[START DATA SECTION]
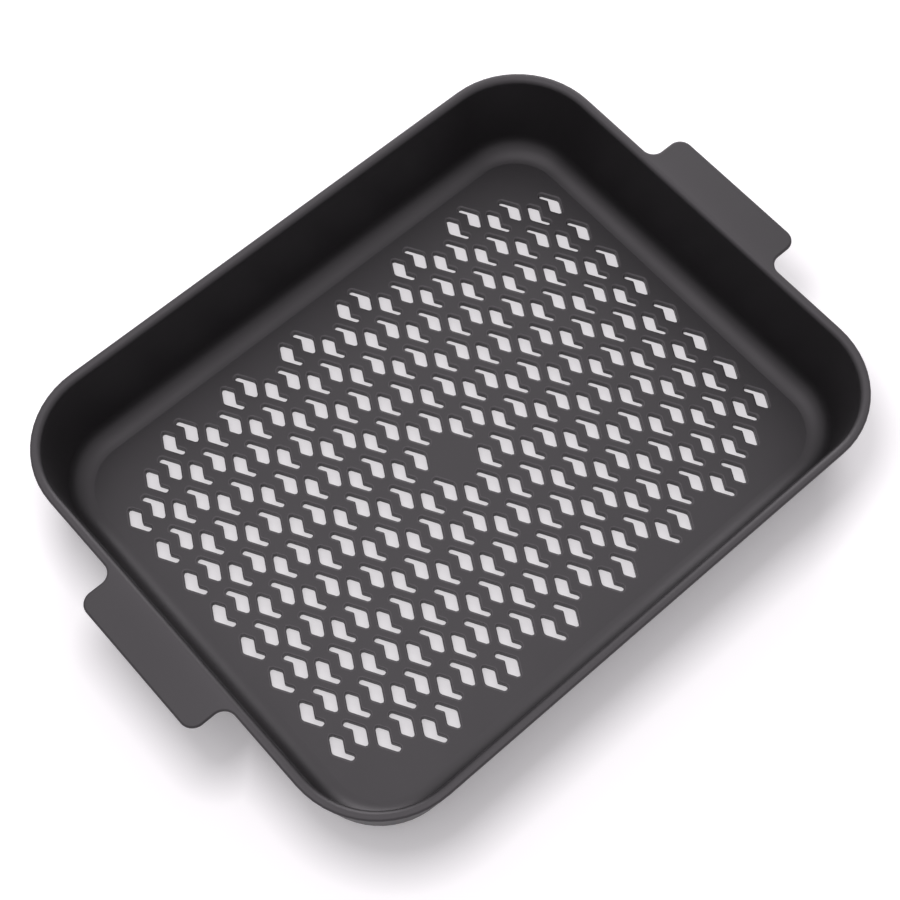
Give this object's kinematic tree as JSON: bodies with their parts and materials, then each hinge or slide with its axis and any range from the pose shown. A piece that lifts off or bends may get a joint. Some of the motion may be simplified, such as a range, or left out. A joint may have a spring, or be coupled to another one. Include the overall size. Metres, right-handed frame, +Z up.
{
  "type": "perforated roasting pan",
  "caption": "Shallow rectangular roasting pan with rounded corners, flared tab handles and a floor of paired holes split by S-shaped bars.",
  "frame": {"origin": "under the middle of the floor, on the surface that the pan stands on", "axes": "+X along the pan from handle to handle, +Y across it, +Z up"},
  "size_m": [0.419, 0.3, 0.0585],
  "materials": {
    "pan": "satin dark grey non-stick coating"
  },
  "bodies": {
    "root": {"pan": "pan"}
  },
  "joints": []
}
[END DATA SECTION]
_GIVEN INSTRUCTION_
Extract the full listing above without altering anything.

_RESULT_
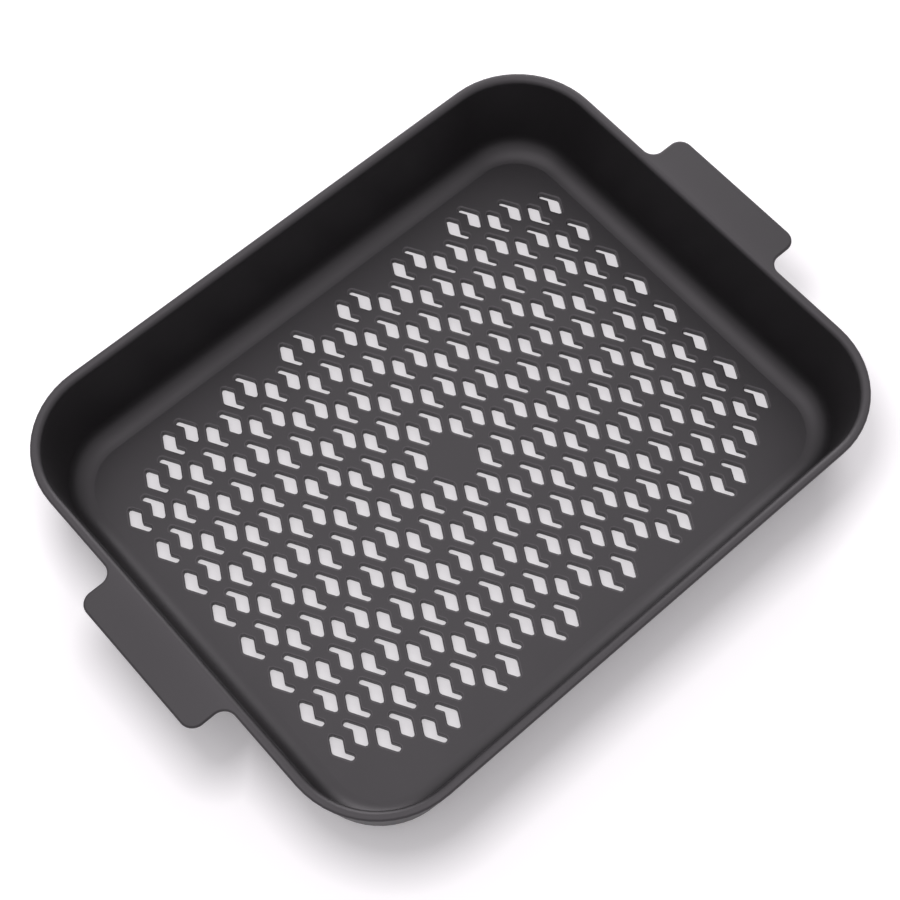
Give this object's kinematic tree as JSON: bodies with their parts and materials, then each hinge or slide with its axis and any range from the pose shown. A piece that lifts off or bends may get a joint. Some of the motion may be simplified, such as a range, or left out. A joint may have a spring, or be coupled to another one. Include the overall size. Metres, right-handed frame, +Z up.
{
  "type": "perforated roasting pan",
  "caption": "Shallow rectangular roasting pan with rounded corners, flared tab handles and a floor of paired holes split by S-shaped bars.",
  "frame": {"origin": "under the middle of the floor, on the surface that the pan stands on", "axes": "+X along the pan from handle to handle, +Y across it, +Z up"},
  "size_m": [0.419, 0.3, 0.0585],
  "materials": {
    "pan": "satin dark grey non-stick coating"
  },
  "bodies": {
    "root": {"pan": "pan"}
  },
  "joints": []
}